When Cranium was acquired by Hasbro, I inquired about receiving our fan mail. It turned out there was no mechanism for that. Customers could report problems and request missing pieces, but there was no channel for praise.
Let that sink in for a minute. No channel for praise.
So we had to get creative. This was in the early days of Twitter, and I found with some creative keyword searching I could tune back in to our fans. At the time, some brands were exploring how to tweet to their fans, but I found it even more valuable to listen. I started pulling quotes weekly and circulating them to our team so we could stay connected to our Craniacs during the transition.
@snash12: Any game that requires you to act out Jacques Cousteau is genius—I love Cranium.
@rachel32: My friends and I skipped the second half of the Super Bowl for Cranium. And it was worth it.
@brianbarone: Just sharpened a pencil with an apple peeler. Cranium and college sometimes lead to desperate circumstances.
Soon after, my colleague Jill and I had the opportunity to guide a refresh of one of Hasbro’s signature brands, Trivial Pursuit. This exquisite brand had suffered from many years of trying to make it more inclusive through pop culture references and a general dumbing down of the questions. There was nothing like a Shine Book for Trivial Pursuit, so we used Twitter listening to get tuned in to our customer voice.
We kicked off an early team exercise by covering the walls of our off-site conference room with hundreds of quotes like these:
@murderpie: I didn't have time to glaze my cupcakes tonight because I was too busy claiming victory at Trivial Pursuit. And then dancing around in joy
@TheSenator: The trivial pursuit game with easy questions is for wimps.
@Corine_TWD: Having a perfect Sunday afternoon: pub lunch, open fire and Trivial Pursuit with friends.
@amorremanet: Today's moral: I may not have a lot of practical or useful skills, but you want me on your side for Trivial Pursuit.
@oOS3R4PHOo: Defeated the parents in trivial pursuit. They are awed by my superior intellect.
@Dyxie: “It's game night tonight at my friend Steve's house. I am bringing my Totally 80's version of Trivial Pursuit. I will be kicking ass.
As a team, we walked around and put stickies on the quotes that spoke to us. We rearranged them into groups and listed out the themes that emerged over and over. The general consensus had been that Trivial Pursuit needed to become more accessible, but what we heard pretty consistently was that its most loyal fans relished, well, kicking ass, just as @Dyxie put it.
These qualitative listening insights shaped a comprehensive quantitative study, and influenced both the kinds of questions we asked and how we asked them.

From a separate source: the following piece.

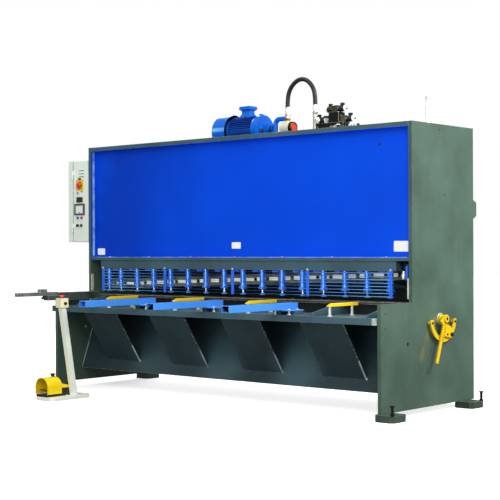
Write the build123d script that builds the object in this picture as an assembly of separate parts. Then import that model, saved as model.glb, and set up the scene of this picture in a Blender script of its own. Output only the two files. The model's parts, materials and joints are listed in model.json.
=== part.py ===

And the quantitative results demonstrated that we were on to something. In fact, three distinct segments—with enough specificity to be helpful—emerged:
Contenders, who play to win:
@joshuagates is exhausted (and victorious) after a brutal Trivial Pursuit match. Suck it losers.
Entertainers, who play to socialize:
@stephaniegrace: Drunken 90s Trivial Pursuit, 90 min imperial and best friends = best NYE ever
Ambassadors, loyal fans who play to learn:
@Becki345: @RozD Love Trivial Pursuit I have 7 versions of the game. Yes I like it that much
We addressed each segment with tailored products and more focused messaging. But if we hadn’t been listening, or if we had rushed ahead with only quantitative research, we would have completely missed the opportunity and continued to alienate our contenders, the largest and most loyal group of Trivial Pursuit fans.